Canary Wharf 22m by train, 14m by car
Tower of London 37m by train, 27m by car
London City Airport 29m by train, 18m by car
Heathrow Airport 64m by train, 80m by car
North with Poplar
East with Woolwich
South with Lewisham
West with Rotherhithe
Greenwich is a green south-east slice of London sitting just on the south bank of the River Thames, facing Canary Wharf. This World Heritage Site boasts architectural masterpieces and historic places at every step.
No wonder Greenwich attracts so much attention from local and international homebuyers and renters as well as top-tier real estate developers.
Read on and discover the world-renowned sites in Greenwich, a quick glance behind its Marine History, transport links, and real estate market settings.
Perhaps the first thing that comes up when thinking about Greenwich is GMT, Greenwich Mean Time. The area is home to the Prime Meridian Line of the earth and is the centre of world time and the basis for the global system of time zones.
You can visit the Royal Observatory Greenwich and see or even stand on the line. The Prime Meridian at Greenwich divides the eastern and western hemispheres of the earth, just as the equator divides the northern and southern hemispheres. It means you can even stand in two hemispheres at the same time.
Greenwich is one of London Dockland’s boroughs and is steeped in maritime history. The magnificent National Maritime Museum in Greenwich is the best choice for exploring epic stories of exploration and endeavour that have shaped the world as we know it. The museum is free, but be sure to book online in advance to secure entry.
The Cutty Sark is another part of the Museums Greenwich and is also a popular hotspot. It is the last remaining clipper ship in the world and is available for the public to explore. Built in late 1869 and used to deliver tea from Asia to England, it is now an honoured attraction. Imagine taking afternoon tea under The Cutty Sark’s hull — can your visit get any better?
Vibrant life plays out seamlessly at Greenwich Market, a long-time indoor market with around 120 stalls for various goods from art to antiques and sizzling street food.
Speaking of dining, the area boasts top-notch foodie hotspots in sleek brasseries and gastropubs. Choose riverside options to find the most dazzling views.
Greenwich is an iconic borough, and it would be surprising to see inefficient transport connections in the area. And it is not going to happen because the Greenwich offers vast options whether you are on wheels or water.
North Greenwich is on the Jubilee Line, and Cutty Sark and Greenwich stations offer DLR links to the City and Docklands.
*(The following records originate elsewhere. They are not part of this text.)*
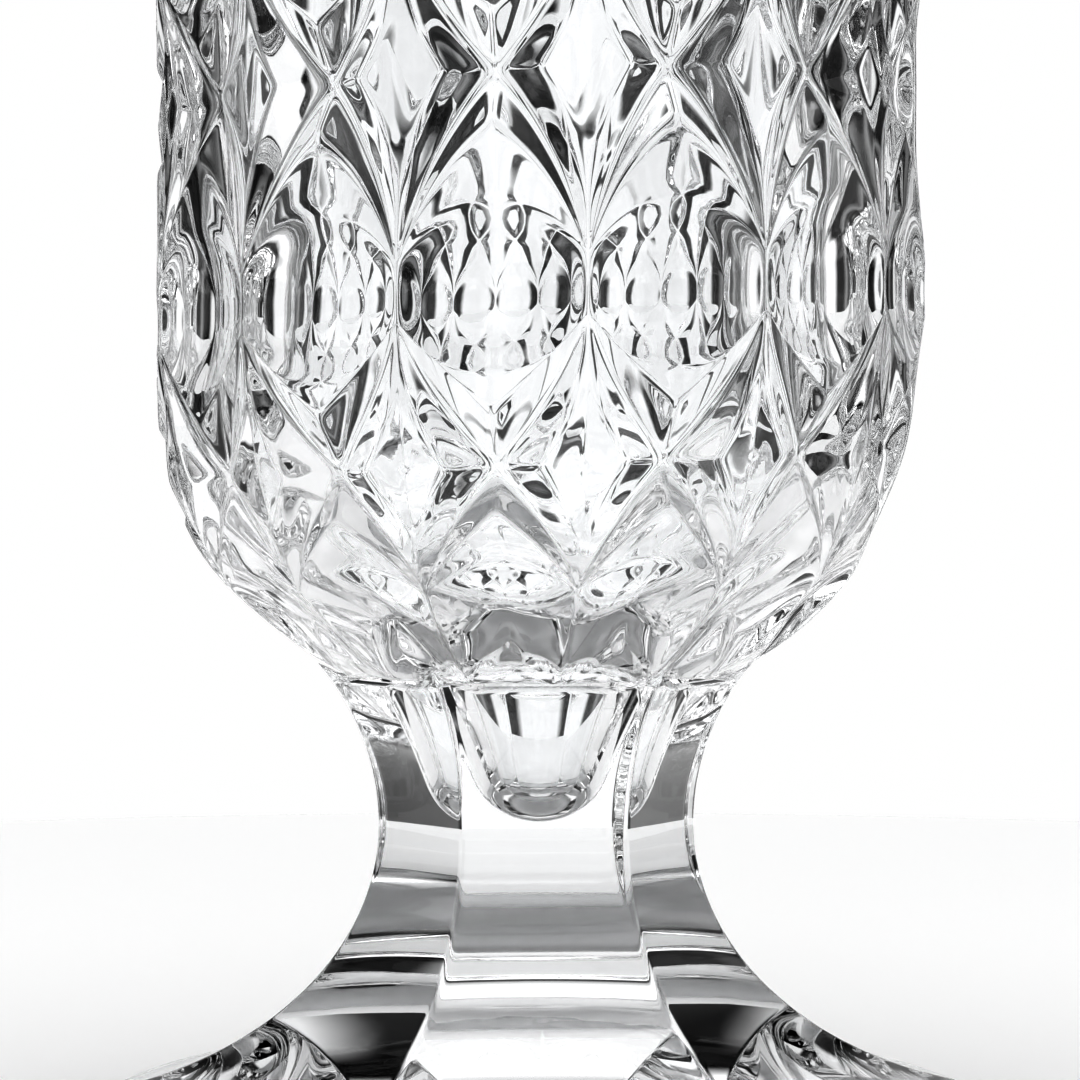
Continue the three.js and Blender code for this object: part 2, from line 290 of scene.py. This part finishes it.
EDGES = {
    "upper_groove": [(0, 1), (0.45, 0.91), (0.88, 0.7), (1, SIDE_TOP)],
    "arch": [(0, 0.871), (0.35, 0.8), (0.8, 0.68), (1, SIDE_TOP)],
    "lens_top": [(0, 0.67), (0.35, 0.67), (0.75, 0.6), (1, SIDE_TOP)],
    "lens_foot": [(0, 0.235), (0.4, 0.235), (0.75, 0.28), (1, SIDE_FOOT)],
    "vee": [(0, 0.138), (0.35, 0.22), (0.7, 0.29), (1, SIDE_FOOT)],
    "lower_groove": [(0, 0), (0.4, 0.1), (0.8, 0.2), (1, SIDE_FOOT)],
}


def on_edge(name, t):
    weights = [(1 - t) ** 3, 3 * t * (1 - t) ** 2, 3 * t * t * (1 - t), t**3]
    return [sum(w * p[i] for w, p in zip(weights, EDGES[name])) for i in (0, 1)]


def full_row(bottom, top):
    return lambda share: bottom + share * (top - bottom)


def lowest_row(share):
    return STAR_ROWS[0] - LOWEST_DROP * (1 - share) + LOWEST_SQUEEZE * (1 - share) ** 2


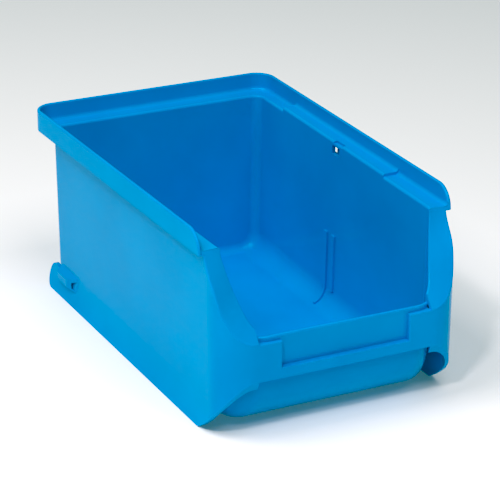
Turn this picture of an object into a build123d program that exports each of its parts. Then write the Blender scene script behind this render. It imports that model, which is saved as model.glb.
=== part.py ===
from build123d import *
import os

# Stackable open-front storage bin, one injection moulding with no moving parts.
# The origin is the middle of the footprint at the resting plane: +X right, +Y to the rear, +Z up.

# Driving dimensions, in millimetres.
LENGTH = 164.0  # front panel to rear rim
WIDTH = 102.0  # across the rim at the rear
HEIGHT = 75.0  # feet to rim top
WALL = 1.4  # inner tub wall
SKIN = 1.3  # outer side skin and skirt

# Rim band around the top of the sides and back, with the stacking ledge inside it.
RIM_WALL = 1.25
RIM_LOW = HEIGHT - 8.2
RIM_FRONT = -67.0
RIM_TAPER = 1.5  # half-width the band loses from the rear to its front end
RIM_CORNER = 8.0
LEDGE_REAR = RIM_LOW + 1.2
LEDGE_FRONT = RIM_LOW + 1.5
LEDGE_COVE = 1.5
LEDGE_EDGE = 1.0
RAIL_TOP = RIM_LOW + 2.5
RAIL_FRONT = -31.0
RAIL_REAR = 52.0

# Tub: the inner walls lean in towards the floor and close in towards the front.
TUB_HALF = 44.2  # inner half-width at the rear, just under the ledge
TUB_TAPER = 0.0212
TUB_DRAFT = 0.020
CHEEK_Y = -65.2  # the walls turn in towards the front panel here
CHEEK_SLANT = 0.49
BACK_Y = 74.1
BACK_DRAFT = 0.010
FLOOR_TOP = 1.7
FRONT_TOP = 38.7
FRONT_Y = -79.1
FRONT_SLANT = 0.06
BELLY_RADIUS = 22.6
SIDE_FILLET = 8.0
BACK_FILLET = 3.5

# Outer skin: it opens away from the tub towards the front, leaving a hollow side.
SKIN_HALF = 45.6
SKIN_TAPER = 0.0136
SKIN_DRAFT = 0.012
HOLLOW_REAR = 20.0  # behind this the skin and the tub wall are one thickness
FRONT_CORNER = 12.0
PANEL_Y = -LENGTH / 2
PANEL_HALF = 33.8
PANEL_LOW = 22.7
PANEL_TOP = 36.8
LABEL_HALF = 25.0
LABEL_LOW = 26.8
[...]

If you fancy a water trip, catch a river bus from Cutty Sark and North Greenwich and get to London Bridge and Canary Wharf in minutes, enjoying stunning vistas.
The residential property market has been gradually growing in Greenwich in the past several years, thanks to prime regeneration initiatives and new build developments.
Greenwich Peninsula is a case in point. This 150-acre purpose-built neighbourhood by developer Knight Dragon will offer at least 15,000 new homes to the area. In addition to already built amenities like The Tide, Greenwich will see many other new facilities, including a 5km running track and a yacht club.
New homes in Greenwich suit any budget and preference, as they range from cosy studio apartments to riverfront townhouses. As for the rental prices, it costs £1400 pcm on average to rent a flat in the area, which is considered affordable by London standards.
And given the excellent location, atmosphere, and property scene, it is little surprise that Greenwich is in the top 4 London areas for new build developments.
Over the years, Greenwich has welcomed lots of Hollywood stars and hosted many movie scenes, including Four Weddings and a Funeral and The King's Speech.
Back in 2010, lucky residents could catch a glimpse of Johnny Depp parading around the Old Royal Naval College dressed as the infamous Captain Jack Sparrow.
He filmed pat 4 of the Pirate franchise.
Henry VIII was born in Greenwich. His daughters, Queen Mary I and Queen Elizabeth I, were also born here.
Greenwich has 3 secret tunnels running underneath Greenwich Park. They were built to carry groundwater to the Royal Hospital, which is now the National Maritime Museum.
People could visit the tunnels until 1917 when they became a potential air raid safety space for WW II.